Does anyone know the etymology of this expression?

"He ran down the street in five seconds flat"

I found this explanation of meaning at Wordreference but would like to know where the expression comes from:

"In seconds flat" is an uncommon way of saying in no more than a few seconds.

What kind of word is flat in this instance? Is this a UK expression or used worldwide?

Sorry, I know that's 3 questions, but they're all connected.

  • 2
    This might be racing terminology perhaps related to the stop-watch. Jan 31, 2013 at 6:50
  • 1
    @coleopterist flat for exactly predates clocks with second hands, quite a bit.
    – Jon Hanna
    Jan 31, 2013 at 11:04
  • Flat for exactly may predate clocks with second hands, but seconds flat doesn't.
    – Hugo
    Jan 31, 2013 at 16:44

2 Answers 2


Flat has been used as an adverb to mean ‘exactly’ since the sixteenth century. The OED records its use in the context of various kinds of measurement as being of US origin. The earliest citation in this sense is from ‘Webster’s New International Dictionary of the English Language’ in 1909.

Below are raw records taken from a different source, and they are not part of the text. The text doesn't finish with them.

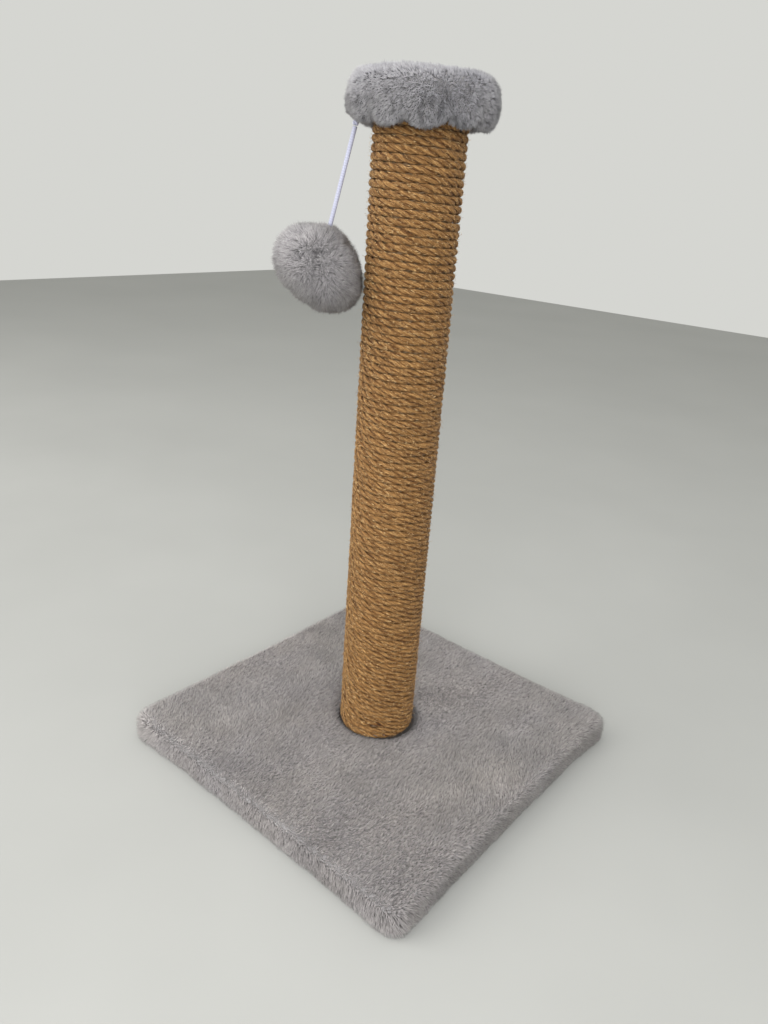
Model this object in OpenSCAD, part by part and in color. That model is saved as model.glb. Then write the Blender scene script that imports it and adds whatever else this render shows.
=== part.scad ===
// Cat scratching post: a plush-covered square base, a rope-wound post, a round
// plush cap and a plush ball that hangs from the cap on an elastic cord.
// The origin is on the floor at the middle of the base, and +Z is up.

/* [Base] */
// Width of the base over its plush
base_w = 300; // [240:5:360]
// Corner radius of the base over its plush
base_corner_r = 14; // [10:1:24]
// Thickness of the base board
board_t = 18; // [12:1:25]
// Plush on the board's sides, pile and backing together
base_side_skin = 5; // [3:0.5:7]
// Plush backing cloth on its own
backing_t = 1.2; // [0.8:0.1:2]
// Pile that stands on the backing
pile_t = 4.6; // [3:0.1:6]
// Width of the plush turned under the board
base_hem_w = 35; // [25:1:45]
// Thickness of a turned-under hem, with its pile pressed flat
hem_t = 1.6; // [1.2:0.1:2.4]
// Thickness of the lining sheet under the base
liner_t = 1; // [0.5:0.1:2]

/* [Post] */
// Diameter of the post over its rope
post_d = 64.4; // [56:0.2:80]
// Diameter of the rope, which is also the step from turn to turn
rope_d = 5.45; // [4:0.05:8]
// Number of rope turns
rope_turns = 88; // [40:1:100]
// Wall of the cardboard tube
tube_wall = 4; // [3:0.5:6]
// Bare tube left above the top turn
tube_above_rope = 2.4; // [1:0.1:5]
// Length of the wooden plug in each end of the tube
plug_len = 40; // [25:1:60]

/* [Cap] */
// Diameter of the cap over its plush
cap_d = 100; // [84:1:130]
// Thickness of the cap's board
cap_board_t = 15; // [9:1:20]
// Thickness of the foam pad on the cap's board
cap_pad_t = 6; // [3:0.5:15]
// Rounding of the cap's top edge
cap_edge_r = 9; // [6:0.5:10]
// How far the cap's rim hangs below its board
cap_rim_drop = 5; // [4:0.5:8]

/* [Toy] */
// Compass angle of the toy, counted anticlockwise from +X
toy_angle = 222; // [0:1:359]
// Distance of the toy's staple from the post's axis
anchor_r = 42; // [38:0.5:44]
// Diameter of the plush ball
ball_d = 62.4; // [50:0.2:70]
// Diameter of the elastic cord
cord_d = 3.2; // [2:0.1:4]

/* [Hidden] */
$fn = 96;
eps = 0.05;
// Gap kept between pieces on different bodies
body_gap = 0.3;

// Base, from the floor up
base_hem_z = liner_t;
board_z = base_hem_z + hem_t;
board_top_z = board_z + board_t;
post_z = board_top_z + backing_t;
base_top_z = post_z + pile_t;
board_w = base_w - 2 * base_side_skin;
board_corner_r = base_corner_r - base_side_skin;
hem_opening_w = board_w - 2 * base_hem_w;
liner_w = hem_opening_w + 42;
liner_hole_r = 20;
seat_r = post_d / 2 + 1;
base_staples_per_side = 6;

// Bolt that holds the post, M8
bolt_r = 4;
bolt_hole_r = 4.5;
bolt_len = 55;
bolt_head_h = 5.3;
bolt_head_across_corners = 15;
washer_r = 12;
washer_t = 1.6;
bolt_recess_r = 14;
bolt_recess_depth = 9;
bolt_seat_z = board_z + bolt_recess_depth;
tee_flange_r = 9.5;
tee_flange_t = 1.5;
tee_barrel_r = 5;
tee_barrel_len = 9;
tee_prong_len = 6;

// Post
tube_r = post_d / 2 - rope_d;
tube_bore_r = tube_r - tube_wall;
rope_len = rope_turns * rope_d;
tube_len = rope_len + tube_above_rope;
post_top_z = post_z + tube_len;
plug_r = tube_bore_r - eps;
nail_r = 0.8;
nail_len = 18;
nail_head_r = 2;
nail_head_t = 0.8;
// Depth of the nail heads below the tube's surface
nail_set = 0.2;
nail_inset = 14;
nails_per_plug = 4;

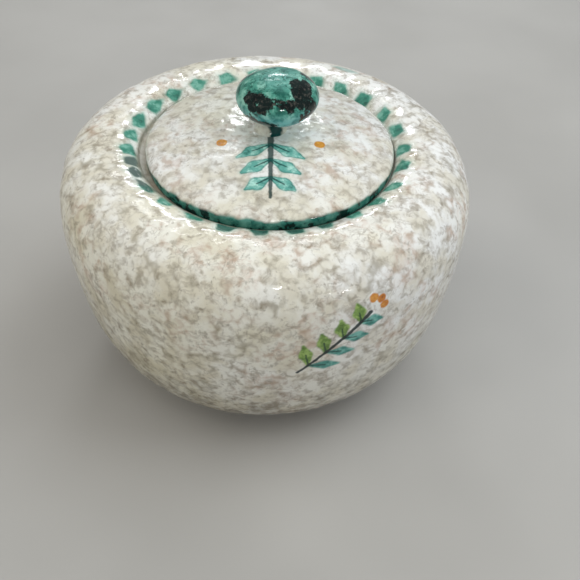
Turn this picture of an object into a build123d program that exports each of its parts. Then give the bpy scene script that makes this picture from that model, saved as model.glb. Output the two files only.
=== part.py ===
from build123d import *
import os

# Covered earthenware bowl: a thrown round bowl with an in-set lid and a ball knob.
# Millimetres, +Z up. The origin is the centre of the foot, on the surface the bowl
# stands on, and +Z is the axis that every piece was turned about.

# ---------------------------------------------------------------- bowl, outside
belly_radius = 62.5          # widest point of the wall
belly_height = 58.2
haunch_radius = 56.5         # where the rounded base turns up into the wall
haunch_height = 20.6
foot_radius = 33.6           # outside of the turned foot ring
foot_width = 4.2             # the ring, radially
foot_recess = 2.2            # hollow under the floor, inside the ring
foot_height = 1.6            # from the table to where the wall springs
crest_radius = 45.0          # highest circle of the rolled rim
crest_height = 76.6

# ------------------------------------------------------------------- lid seat
rim_inner_radius = 39.0      # foot of the slope that runs in from the crest
rim_inner_height = 74.0
seat_radius = 38.4           # wall of the recess that the lid drops into
seat_height = 72.4           # ledge that carries the lid
mouth_radius = 33.0          # clear way into the bowl
mouth_depth = 4.9            # straight throat under the ledge

# --------------------------------------------------------------- bowl, inside
floor_height = 7.0           # inside floor over the table
floor_flat_radius = 22.0
inner_radius = 56.7          # widest point of the inside
inner_height = 57.0
roof_radius = 46.5           # highest circle of the inside, under the crest
roof_height = 69.4

# ------------------------------------------------------------------------ lid
lid_radius = 36.8            # 1.6 clear of the seat wall all round
lid_edge_height = 74.9       # top and foot of the short upright edge
lid_edge_foot = 73.4
lid_shoulder_radius = 33.6
lid_shoulder_height = 77.5
lid_crown = 81.6             # top of the shallow dome
lid_bearing_outer = 36.1     # unglazed ring that sits on the ledge
lid_bearing_inner = 30.6
lid_thickness = 4.3          # at the crown

# ----------------------------------------------------------------------- knob
stem_radius = 5.4            # where it is luted to the lid
stem_waist_radius = 4.4
knob_radius = 11.9
knob_half_height = 7.0       # from its widest circle to the top
knob_centre = 92.3

os.makedirs("parts", exist_ok=True)

# The bowl: one clay body of revolution. Its half section runs from the foot ring, up
# the rounded belly, over the shoulder and the rolled crest, down the inward slope to
# the lid seat, through the mouth and round the inside.
seat_fillet = 0.6
mouth_round = 0.8
throat_round = 1.2
throat_height = seat_height - mouth_depth
foot_inner = foot_radius - foot_width
with BuildPart() as bowl:
    with BuildSketch(Plane.XZ):
        with BuildLine():
            # the hollow under the floor and the foot ring
            Line((0, foot_recess), (foot_inner - 1.6, foot_recess))
            Bezier(
                (foot_inner - 1.6, foot_recess),
                (foot_inner - 0.4, foot_recess),
                (foot_inner - 0.3, 0.5),
                (foot_inner + 0.5, 0),
            )
            Line((foot_inner + 0.5, 0), (foot_radius - 0.5, 0))
            Bezier(
                (foot_radius - 0.5, 0),
                (foot_radius + 0.1, 0.1),
                (foot_radius + 0.1, foot_height - 0.25),
                (foot_radius + 0.9, foot_height),
            )
            # rounded base, belly wall and shoulder
            Bezier(
                (foot_radius + 0.9, foot_height),
                (46.6, 3.9),
                (haunch_radius - 3.3, haunch_height - 7.6),
                (haunch_radius, haunch_height),
            )
            Bezier(
                (haunch_radius, haunch_height),
                (haunch_radius + 3.05, haunch_height + 7.02),
                (belly_radius, belly_height - 12.2),
                (belly_radius, belly_height),
            )
            Bezier(
                (belly_radius, belly_height),
                (belly_radius, belly_height + 12.1),
                (crest_radius + 11.2, crest_height),
                (crest_radius, crest_height),
            )
            # the slope from the crest into the lid recess
            Bezier(
                (crest_radius, crest_height),
                (crest_radius - 2.4, crest_height),
                (rim_inner_radius + 1.4, rim_inner_height + 1.3),
                (rim_inner_radius, rim_inner_height),
            )
            Bezier(
                (rim_inner_radius, rim_inner_height),
                (rim_inner_radius - 0.4, rim_inner_height - 0.37),
                (seat_radius, seat_height + 1.2),
                (seat_radius, seat_height + seat_fillet),
            )
            # the ledge, the mouth and its straight throat
            RadiusArc(
                (seat_radius, seat_height + seat_fillet),
                (seat_radius - seat_fillet, seat_height),
                seat_fillet,
            )
            Line(
                (seat_radius - seat_fillet, seat_height),
                (mouth_radius + mouth_round, seat_height),
            )
            RadiusArc(
                (mouth_radius + mouth_round, seat_height),
                (mouth_radius, seat_height - mouth_round),
                -mouth_round,
            )
            Line(
                (mouth_radius, seat_height - mouth_round),
                (mouth_radius, throat_height + throat_round),
            )
            RadiusArc(
                (mouth_radius, throat_height + throat_round),
                (mouth_radius + throat_round, throat_height),
                -throat_round,
            )
            # the underside of the rim, the inside wall and the floor
            Bezier(
                (mouth_radius + throat_round, throat_height),
                (mouth_radius + 6.0, throat_height),
                (roof_radius - 5.0, roof_height),
                (roof_radius, roof_height),
            )
            Bezier(
                (roof_radius, roof_height),
                (roof_radius + 6.3, roof_height),
                (inner_radius, inner_height + 7.4),
                (inner_radius, inner_height),
            )
            Bezier(
                (inner_radius, inner_height),
                (inner_radius, inner_height - 14.5),
                (54.7, 32.0),
                (51.0, 23.5),
            )
            Bezier(
                (51.0, 23.5),
                (47.2, 14.77),
                (36.5, floor_height),
                (floor_flat_radius, floor_height),
            )
            Line((floor_flat_radius, floor_height), (0, floor_height))
            Line((0, floor_height), (0, foot_recess))
        make_face()
    revolve(axis=Axis.Z, revolution_arc=360)
bowl.part.label = "bowl"
export_step(bowl.part, "parts/bowl.step")

# The lid: a lightly domed disc with a rounded shoulder over a short upright edge,
# hollowed underneath. A small flat at the crown takes the knob's stem, and a flat ring
# underneath sits on the ledge.
crown_flat = stem_radius + 0.4
with BuildPart() as lid:
    with BuildSketch(Plane.XZ):
        with BuildLine():
            Line((0, lid_crown), (crown_flat, lid_crown))
            Bezier(
                (crown_flat, lid_crown),
                (crown_flat + 9.2, lid_crown),
                (lid_shoulder_radius - 8.1, lid_shoulder_height + 2.5),
                (lid_shoulder_radius, lid_shoulder_height),
            )
            Bezier(
                (lid_shoulder_radius, lid_shoulder_height),
                (lid_shoulder_radius + 1.7, lid_shoulder_height - 0.525),
                (lid_radius, lid_edge_height + 1.5),
                (lid_radius, lid_edge_height),
            )
            Line((lid_radius, lid_edge_height), (lid_radius, lid_edge_foot))
            Bezier(
                (lid_radius, lid_edge_foot),
                (lid_radius, lid_edge_foot - 0.6),
                (lid_bearing_outer + 0.45, seat_height),
                (lid_bearing_outer, seat_height),
            )
            Line((lid_bearing_outer, seat_height), (lid_bearing_inner, seat_height))
            Bezier(
                (lid_bearing_inner, seat_height),
                (lid_bearing_inner - 2.1, seat_height + 3.2),
                (16.0, lid_crown - lid_thickness),
                (0, lid_crown - lid_thickness),
            )
            Line((0, lid_crown - lid_thickness), (0, lid_crown))
        make_face()
    revolve(axis=Axis.Z, revolution_arc=360)
lid.part.label = "lid"
export_step(lid.part, "parts/lid.step")

# The knob: a flattened ball on a short waisted stem, luted to the crown of the lid.
stem_waist_height = lid_crown + 2.2
knob_under_radius = 8.0      # where the underside of the ball leaves the stem's flare
knob_under_height = knob_centre - 4.8
with BuildPart() as lid_knob:
    with BuildSketch(Plane.XZ):
        with BuildLine():
            Line((0, lid_crown), (stem_radius, lid_crown))
            Bezier(
                (stem_radius, lid_crown),
                (stem_radius - 0.7, lid_crown + 0.5),
                (stem_waist_radius, stem_waist_height - 0.7),
                (stem_waist_radius, stem_waist_height),
            )
            Bezier(
                (stem_waist_radius, stem_waist_height),
                (stem_waist_radius, stem_waist_height + 1.7),
                (knob_under_radius - 2.0, knob_under_height - 0.8),
                (knob_under_radius, knob_under_height),
            )
            Bezier(
                (knob_under_radius, knob_under_height),
                (knob_under_radius + 2.4, knob_under_height + 0.96),
                (knob_radius, knob_centre - 2.4),
                (knob_radius, knob_centre),
            )
            Bezier(
                (knob_radius, knob_centre),
                (knob_radius, knob_centre + 4.3),
                (7.1, knob_centre + knob_half_height),
                (0, knob_centre + knob_half_height),
            )
            Line((0, knob_centre + knob_half_height), (0, lid_crown))
        make_face()
    revolve(axis=Axis.Z, revolution_arc=360)
lid_knob.part.label = "lid_knob"
export_step(lid_knob.part, "parts/lid_knob.step")
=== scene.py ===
import math

import bpy
import numpy as np
from mathutils import Matrix, Vector


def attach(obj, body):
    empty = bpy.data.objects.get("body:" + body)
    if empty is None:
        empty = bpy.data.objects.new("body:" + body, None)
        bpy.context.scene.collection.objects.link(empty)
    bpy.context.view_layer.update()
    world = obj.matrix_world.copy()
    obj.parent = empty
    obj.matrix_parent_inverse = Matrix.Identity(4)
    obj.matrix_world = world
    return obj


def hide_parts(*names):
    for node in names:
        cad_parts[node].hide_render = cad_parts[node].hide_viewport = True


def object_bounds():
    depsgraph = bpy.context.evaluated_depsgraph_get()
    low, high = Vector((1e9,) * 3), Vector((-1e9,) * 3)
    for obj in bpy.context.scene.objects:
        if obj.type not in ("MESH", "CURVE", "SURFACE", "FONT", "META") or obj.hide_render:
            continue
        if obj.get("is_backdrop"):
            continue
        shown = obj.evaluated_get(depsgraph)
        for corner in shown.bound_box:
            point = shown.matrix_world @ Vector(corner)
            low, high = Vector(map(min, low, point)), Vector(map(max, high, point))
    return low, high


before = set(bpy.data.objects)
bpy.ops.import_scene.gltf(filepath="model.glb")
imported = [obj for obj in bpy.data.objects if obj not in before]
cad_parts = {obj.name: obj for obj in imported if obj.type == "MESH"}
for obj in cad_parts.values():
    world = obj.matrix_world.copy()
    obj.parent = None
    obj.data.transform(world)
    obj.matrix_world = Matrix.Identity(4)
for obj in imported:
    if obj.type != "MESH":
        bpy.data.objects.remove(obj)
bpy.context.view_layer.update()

MM = 0.001
SEAT = 72.4  # height of the ledge that carries the lid, mm
CROWN = 81.6  # top of the lid
LID_SHIFT = (1.1, -0.4)  # the lid has slid a little in its loose seat, mm
DRAWN = (1.2, 0.2)  # where the middle of the painting on it lies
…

  • Anything for the contraction to "in seconds flat". It's immediately understandable (as long as you know the first expression), but it has always struck me as strange in The Beatles' "A Day In The Life". I'd wondered before if it was a pre-existent idiom, or coined by Lennon & McCartney to suit their meter.
    – Jon Hanna
    Jan 31, 2013 at 11:06
  • 1
    @Jon Hanna. 7 returns for in seconds flat from the COCA, and 1 from the BNC. All probably postdate The Beatles, but that in itself isn’t conclusive. No citations for it in the OED. Jan 31, 2013 at 11:15
  • 1
    So, not conclusive, but still possibly a Lennon & McCartney coinage. Interesting, thanks.
    – Jon Hanna
    Jan 31, 2013 at 11:25
  • 1
    @Nick wrote that he "remember[s] that phraseology being used growing up in England before the Beatles came into existence," so it is quite unlikely that it was a Lennon & McCartney coinage.
    – herisson
    Jun 29, 2015 at 20:29
  • For the record, "A Day in the Life" (which contains the phrase "Made the bus in seconds flat") was written in 1967 and appeared on Sgt Pepper's Lonely Hearts Club Band (1967). "Motorpsycho Nightmare," which appeared on Another Side of Bob Dylan (1964), contains this lyric: "Rita mumbled something/’Bout her mother on the hill/As his fist hit the icebox/He said he’s going to kill/Me If I don’t get out the door/ In two seconds flat /“You unpatriotic/Rotten doctor Commie rat.”
    – Sven Yargs
    Jun 30, 2015 at 5:18

It's originally from the US but is now used worldwide, and the earliest examples describe times in running, bicycle and horse races that are dead on to the whole second, rather than a number of seconds and fractions (typically fifths) of seconds.

This may because the second hand was exactly flat against the second mark on the watch dial, and not in between. For a modern analogy, you can compare it to an exact measure of, say, a litre of flour where the top is levelled off and there's no discrepancy.

The OED's first citation is a 1909 dictionary, but I found a 26-year antedating.

The National Republican (Washington City (D.C.), May 15, 1883) gives horse racing results:

Joe Murray, who is looked upon as a very possible winner of the handicap, went a half mile in fifty seconds flat by three watches, but pulled up seemingly tired.

The San Francisco Call (May 01, 1898) gives some times with fractions of seconds, and one in seconds flat:

He took the sticks beautifully and in the fast time of 15 4-5 seconds. ... Morgan ran the 220 hurdles in 26 seconds flat, equaling Torrey's record made on an Eastern track.

  • I don't believe measuring cups were used in cooking until after 1883. Jan 31, 2013 at 14:48
  • Yes ... the web says Fannie Farmer in her 1896 cookbook switched from using weight measurements to volume measurements. On the other hand, teaspoons and tablespoons were used for measuring small quantities of stuff back in the 18th century (presumably because the scales people had didn't work well for stuff that light), so your derivation could still be correct. Jan 31, 2013 at 14:57
  • @PeterShor: Interesting, but that was a modern analogy rather than an etymological claim :) I've clarified the text. Thanks!